>> start Provided data

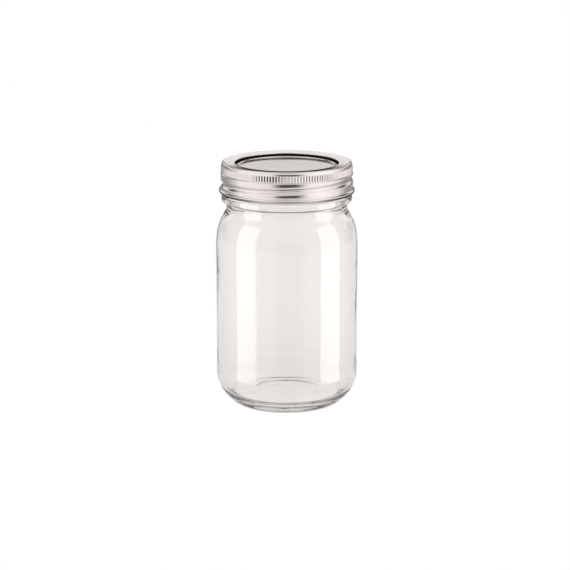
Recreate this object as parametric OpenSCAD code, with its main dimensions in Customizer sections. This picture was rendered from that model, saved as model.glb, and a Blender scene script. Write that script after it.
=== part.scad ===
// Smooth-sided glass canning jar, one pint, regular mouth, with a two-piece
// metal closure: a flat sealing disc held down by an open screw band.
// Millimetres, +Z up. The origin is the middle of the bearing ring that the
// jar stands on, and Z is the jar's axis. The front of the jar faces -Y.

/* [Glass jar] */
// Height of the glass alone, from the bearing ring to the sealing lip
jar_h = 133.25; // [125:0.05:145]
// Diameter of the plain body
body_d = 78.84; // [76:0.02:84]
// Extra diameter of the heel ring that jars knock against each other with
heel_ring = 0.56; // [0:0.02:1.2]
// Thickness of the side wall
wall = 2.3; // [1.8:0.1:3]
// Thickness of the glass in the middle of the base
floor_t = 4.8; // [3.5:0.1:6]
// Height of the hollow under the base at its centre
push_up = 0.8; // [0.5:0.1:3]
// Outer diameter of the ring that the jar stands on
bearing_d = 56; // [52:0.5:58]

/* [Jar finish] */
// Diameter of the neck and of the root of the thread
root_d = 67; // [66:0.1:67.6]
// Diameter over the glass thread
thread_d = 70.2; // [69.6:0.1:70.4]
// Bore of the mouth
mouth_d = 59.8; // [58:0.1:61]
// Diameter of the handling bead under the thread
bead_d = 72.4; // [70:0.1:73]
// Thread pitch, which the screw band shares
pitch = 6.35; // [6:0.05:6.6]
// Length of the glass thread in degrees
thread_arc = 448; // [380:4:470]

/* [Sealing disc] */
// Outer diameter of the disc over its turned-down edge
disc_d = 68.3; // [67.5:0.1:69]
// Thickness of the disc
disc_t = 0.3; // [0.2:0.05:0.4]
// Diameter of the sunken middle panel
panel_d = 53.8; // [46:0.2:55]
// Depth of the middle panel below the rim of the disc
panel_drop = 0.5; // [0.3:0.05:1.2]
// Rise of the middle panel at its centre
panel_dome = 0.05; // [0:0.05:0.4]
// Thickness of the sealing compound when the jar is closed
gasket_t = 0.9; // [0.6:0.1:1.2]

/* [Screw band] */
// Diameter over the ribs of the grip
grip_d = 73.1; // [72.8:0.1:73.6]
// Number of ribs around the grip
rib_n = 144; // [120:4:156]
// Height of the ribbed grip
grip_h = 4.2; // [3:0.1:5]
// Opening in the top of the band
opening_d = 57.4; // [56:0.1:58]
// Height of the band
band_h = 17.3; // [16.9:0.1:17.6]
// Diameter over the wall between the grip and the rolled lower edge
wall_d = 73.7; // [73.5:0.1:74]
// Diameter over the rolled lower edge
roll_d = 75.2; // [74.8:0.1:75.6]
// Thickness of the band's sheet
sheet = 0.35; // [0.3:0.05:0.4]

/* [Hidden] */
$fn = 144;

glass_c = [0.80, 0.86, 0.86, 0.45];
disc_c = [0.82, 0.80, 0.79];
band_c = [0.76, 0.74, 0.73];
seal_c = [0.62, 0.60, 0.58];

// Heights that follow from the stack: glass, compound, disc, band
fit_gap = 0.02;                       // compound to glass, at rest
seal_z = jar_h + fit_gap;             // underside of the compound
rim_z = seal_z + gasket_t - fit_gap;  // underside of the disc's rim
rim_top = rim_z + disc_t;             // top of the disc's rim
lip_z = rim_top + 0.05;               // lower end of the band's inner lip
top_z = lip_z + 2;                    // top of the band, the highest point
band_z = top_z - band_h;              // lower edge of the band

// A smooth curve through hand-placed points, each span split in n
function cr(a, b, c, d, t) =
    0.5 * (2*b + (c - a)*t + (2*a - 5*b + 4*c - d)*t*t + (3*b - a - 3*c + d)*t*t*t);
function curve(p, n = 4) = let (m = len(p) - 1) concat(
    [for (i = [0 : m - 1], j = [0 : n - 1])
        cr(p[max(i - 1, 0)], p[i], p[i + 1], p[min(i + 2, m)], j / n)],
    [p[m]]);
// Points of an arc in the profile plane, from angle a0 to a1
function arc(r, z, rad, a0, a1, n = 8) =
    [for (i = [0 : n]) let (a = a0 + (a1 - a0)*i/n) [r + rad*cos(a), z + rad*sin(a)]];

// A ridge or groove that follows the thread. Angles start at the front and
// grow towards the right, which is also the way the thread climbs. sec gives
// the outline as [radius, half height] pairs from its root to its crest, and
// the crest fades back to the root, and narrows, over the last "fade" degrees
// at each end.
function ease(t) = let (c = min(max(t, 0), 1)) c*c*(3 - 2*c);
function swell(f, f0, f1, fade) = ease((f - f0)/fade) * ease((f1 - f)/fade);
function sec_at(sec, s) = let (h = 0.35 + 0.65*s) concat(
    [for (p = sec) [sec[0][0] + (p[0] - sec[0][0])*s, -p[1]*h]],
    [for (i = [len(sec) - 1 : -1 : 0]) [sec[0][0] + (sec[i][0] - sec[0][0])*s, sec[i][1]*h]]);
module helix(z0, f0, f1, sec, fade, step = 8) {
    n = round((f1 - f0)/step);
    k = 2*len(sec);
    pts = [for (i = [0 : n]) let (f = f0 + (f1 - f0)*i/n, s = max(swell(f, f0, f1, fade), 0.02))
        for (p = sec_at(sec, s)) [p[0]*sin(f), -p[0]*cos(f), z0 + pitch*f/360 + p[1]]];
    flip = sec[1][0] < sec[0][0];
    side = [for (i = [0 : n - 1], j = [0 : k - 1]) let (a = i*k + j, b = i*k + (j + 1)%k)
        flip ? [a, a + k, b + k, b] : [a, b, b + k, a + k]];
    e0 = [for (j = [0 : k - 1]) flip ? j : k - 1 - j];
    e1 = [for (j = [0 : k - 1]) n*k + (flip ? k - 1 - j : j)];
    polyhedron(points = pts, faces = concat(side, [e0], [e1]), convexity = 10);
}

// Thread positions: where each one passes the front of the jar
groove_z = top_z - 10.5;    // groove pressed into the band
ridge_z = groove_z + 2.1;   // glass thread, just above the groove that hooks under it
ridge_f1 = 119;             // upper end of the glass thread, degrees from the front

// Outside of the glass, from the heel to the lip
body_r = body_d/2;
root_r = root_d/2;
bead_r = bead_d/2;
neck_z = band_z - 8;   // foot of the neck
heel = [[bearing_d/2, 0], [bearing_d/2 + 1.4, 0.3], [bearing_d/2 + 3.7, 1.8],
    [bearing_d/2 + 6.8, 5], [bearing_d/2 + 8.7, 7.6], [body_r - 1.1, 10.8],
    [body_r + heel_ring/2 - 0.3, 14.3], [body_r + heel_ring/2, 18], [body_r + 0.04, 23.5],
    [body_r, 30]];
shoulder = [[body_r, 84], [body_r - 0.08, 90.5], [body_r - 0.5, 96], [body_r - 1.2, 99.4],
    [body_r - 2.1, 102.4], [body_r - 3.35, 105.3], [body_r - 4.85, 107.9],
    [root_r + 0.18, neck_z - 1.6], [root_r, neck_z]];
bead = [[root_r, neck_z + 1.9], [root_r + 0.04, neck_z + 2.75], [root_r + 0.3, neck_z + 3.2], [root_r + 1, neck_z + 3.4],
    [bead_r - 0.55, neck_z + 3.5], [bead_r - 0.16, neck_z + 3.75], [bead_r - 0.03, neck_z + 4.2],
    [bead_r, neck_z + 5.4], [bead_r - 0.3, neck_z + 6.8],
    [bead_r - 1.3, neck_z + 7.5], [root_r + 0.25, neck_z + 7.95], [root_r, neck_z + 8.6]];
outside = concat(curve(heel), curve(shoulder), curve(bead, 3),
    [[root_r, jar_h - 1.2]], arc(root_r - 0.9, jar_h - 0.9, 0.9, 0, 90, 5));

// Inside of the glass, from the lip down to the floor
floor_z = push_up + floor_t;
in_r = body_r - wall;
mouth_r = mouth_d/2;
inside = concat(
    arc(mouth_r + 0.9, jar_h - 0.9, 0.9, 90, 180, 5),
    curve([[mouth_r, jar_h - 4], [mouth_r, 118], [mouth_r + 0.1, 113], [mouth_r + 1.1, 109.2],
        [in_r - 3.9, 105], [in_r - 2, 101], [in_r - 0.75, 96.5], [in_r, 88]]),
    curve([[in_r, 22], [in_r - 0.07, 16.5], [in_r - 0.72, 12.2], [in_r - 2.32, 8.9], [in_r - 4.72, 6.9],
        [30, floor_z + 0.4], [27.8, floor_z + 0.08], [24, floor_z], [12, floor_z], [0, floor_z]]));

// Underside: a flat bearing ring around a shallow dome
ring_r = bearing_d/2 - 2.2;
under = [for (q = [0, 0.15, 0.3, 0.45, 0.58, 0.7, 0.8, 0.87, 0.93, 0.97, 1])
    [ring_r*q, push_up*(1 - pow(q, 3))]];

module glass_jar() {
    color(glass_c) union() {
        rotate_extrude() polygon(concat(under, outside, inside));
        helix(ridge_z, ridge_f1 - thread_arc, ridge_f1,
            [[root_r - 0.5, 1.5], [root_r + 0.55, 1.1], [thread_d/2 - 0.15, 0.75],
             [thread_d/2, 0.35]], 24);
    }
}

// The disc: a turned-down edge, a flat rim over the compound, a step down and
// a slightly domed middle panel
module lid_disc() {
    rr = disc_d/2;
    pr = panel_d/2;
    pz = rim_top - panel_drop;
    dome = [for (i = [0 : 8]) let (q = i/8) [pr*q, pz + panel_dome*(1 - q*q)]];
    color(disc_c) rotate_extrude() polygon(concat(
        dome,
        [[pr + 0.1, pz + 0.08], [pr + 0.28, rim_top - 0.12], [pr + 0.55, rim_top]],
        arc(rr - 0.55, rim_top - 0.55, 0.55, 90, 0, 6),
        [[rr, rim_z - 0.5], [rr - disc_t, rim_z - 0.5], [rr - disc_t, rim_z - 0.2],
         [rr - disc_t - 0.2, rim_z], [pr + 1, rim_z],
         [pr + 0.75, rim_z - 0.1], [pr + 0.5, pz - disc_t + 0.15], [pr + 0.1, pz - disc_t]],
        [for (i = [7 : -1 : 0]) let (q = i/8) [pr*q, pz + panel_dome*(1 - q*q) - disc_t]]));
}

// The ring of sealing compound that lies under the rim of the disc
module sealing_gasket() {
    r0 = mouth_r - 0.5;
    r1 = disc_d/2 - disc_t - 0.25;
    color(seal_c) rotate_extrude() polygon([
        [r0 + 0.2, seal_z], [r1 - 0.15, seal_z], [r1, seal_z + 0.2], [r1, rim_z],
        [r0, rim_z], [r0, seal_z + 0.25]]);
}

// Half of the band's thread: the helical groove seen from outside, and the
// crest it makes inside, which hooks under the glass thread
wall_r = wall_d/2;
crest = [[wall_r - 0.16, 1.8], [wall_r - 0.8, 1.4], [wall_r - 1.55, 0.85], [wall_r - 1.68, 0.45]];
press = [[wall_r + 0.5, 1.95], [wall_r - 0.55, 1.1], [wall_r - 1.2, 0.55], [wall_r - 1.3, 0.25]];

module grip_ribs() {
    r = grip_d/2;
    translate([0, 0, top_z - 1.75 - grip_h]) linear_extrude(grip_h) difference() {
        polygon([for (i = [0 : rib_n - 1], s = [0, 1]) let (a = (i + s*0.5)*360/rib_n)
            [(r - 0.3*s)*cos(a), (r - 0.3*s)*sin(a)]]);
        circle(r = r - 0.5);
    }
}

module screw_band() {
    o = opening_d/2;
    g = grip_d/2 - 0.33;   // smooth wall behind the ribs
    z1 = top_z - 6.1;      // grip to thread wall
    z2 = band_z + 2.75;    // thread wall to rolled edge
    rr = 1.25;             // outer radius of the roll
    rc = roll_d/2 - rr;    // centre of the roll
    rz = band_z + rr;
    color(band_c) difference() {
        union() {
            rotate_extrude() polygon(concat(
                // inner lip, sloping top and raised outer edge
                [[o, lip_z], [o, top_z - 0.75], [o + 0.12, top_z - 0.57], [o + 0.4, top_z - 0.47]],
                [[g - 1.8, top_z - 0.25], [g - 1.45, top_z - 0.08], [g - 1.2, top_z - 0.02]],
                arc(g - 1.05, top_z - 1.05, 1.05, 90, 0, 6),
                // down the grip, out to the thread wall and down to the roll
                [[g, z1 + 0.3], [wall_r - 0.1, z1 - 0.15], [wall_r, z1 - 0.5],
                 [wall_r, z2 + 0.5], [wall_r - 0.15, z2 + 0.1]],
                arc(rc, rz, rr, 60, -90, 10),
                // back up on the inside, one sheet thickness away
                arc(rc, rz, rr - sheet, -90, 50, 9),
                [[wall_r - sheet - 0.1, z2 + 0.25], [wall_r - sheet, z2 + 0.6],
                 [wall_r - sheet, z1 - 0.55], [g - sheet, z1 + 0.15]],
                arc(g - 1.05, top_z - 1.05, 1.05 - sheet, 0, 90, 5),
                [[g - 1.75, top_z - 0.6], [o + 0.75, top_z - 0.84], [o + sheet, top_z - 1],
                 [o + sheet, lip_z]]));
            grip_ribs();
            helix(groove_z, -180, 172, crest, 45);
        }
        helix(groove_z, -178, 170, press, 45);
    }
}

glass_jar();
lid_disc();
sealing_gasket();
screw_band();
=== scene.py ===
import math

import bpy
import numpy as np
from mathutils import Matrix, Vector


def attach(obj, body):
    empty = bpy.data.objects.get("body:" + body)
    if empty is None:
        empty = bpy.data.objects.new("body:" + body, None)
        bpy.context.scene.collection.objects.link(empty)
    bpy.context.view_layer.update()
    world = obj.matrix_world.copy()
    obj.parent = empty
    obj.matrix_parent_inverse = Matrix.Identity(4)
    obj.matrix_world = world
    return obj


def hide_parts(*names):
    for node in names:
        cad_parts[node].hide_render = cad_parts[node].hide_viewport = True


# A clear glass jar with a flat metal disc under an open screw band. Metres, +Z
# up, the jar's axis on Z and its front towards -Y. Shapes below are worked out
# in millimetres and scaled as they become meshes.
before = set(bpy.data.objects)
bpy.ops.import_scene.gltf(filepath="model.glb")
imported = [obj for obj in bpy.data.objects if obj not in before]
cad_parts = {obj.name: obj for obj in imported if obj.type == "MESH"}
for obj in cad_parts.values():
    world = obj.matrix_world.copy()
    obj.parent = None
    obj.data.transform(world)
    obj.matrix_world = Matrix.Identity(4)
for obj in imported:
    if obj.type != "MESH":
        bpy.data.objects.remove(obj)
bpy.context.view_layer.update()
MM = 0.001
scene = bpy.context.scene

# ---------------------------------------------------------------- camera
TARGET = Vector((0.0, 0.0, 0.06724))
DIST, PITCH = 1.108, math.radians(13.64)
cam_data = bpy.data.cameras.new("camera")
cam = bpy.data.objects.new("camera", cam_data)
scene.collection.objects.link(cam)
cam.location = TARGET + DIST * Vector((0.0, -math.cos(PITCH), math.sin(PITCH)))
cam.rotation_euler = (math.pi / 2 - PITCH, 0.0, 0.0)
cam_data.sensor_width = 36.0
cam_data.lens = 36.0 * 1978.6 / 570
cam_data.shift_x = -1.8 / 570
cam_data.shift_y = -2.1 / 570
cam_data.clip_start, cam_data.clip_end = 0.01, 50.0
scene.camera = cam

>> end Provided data

Problem requirements:
Pick out each line that holds the string "Vector".

Response to this exercise:
from mathutils import Matrix, Vector
TARGET = Vector((0.0, 0.0, 0.06724))
cam.location = TARGET + DIST * Vector((0.0, -math.cos(PITCH), math.sin(PITCH)))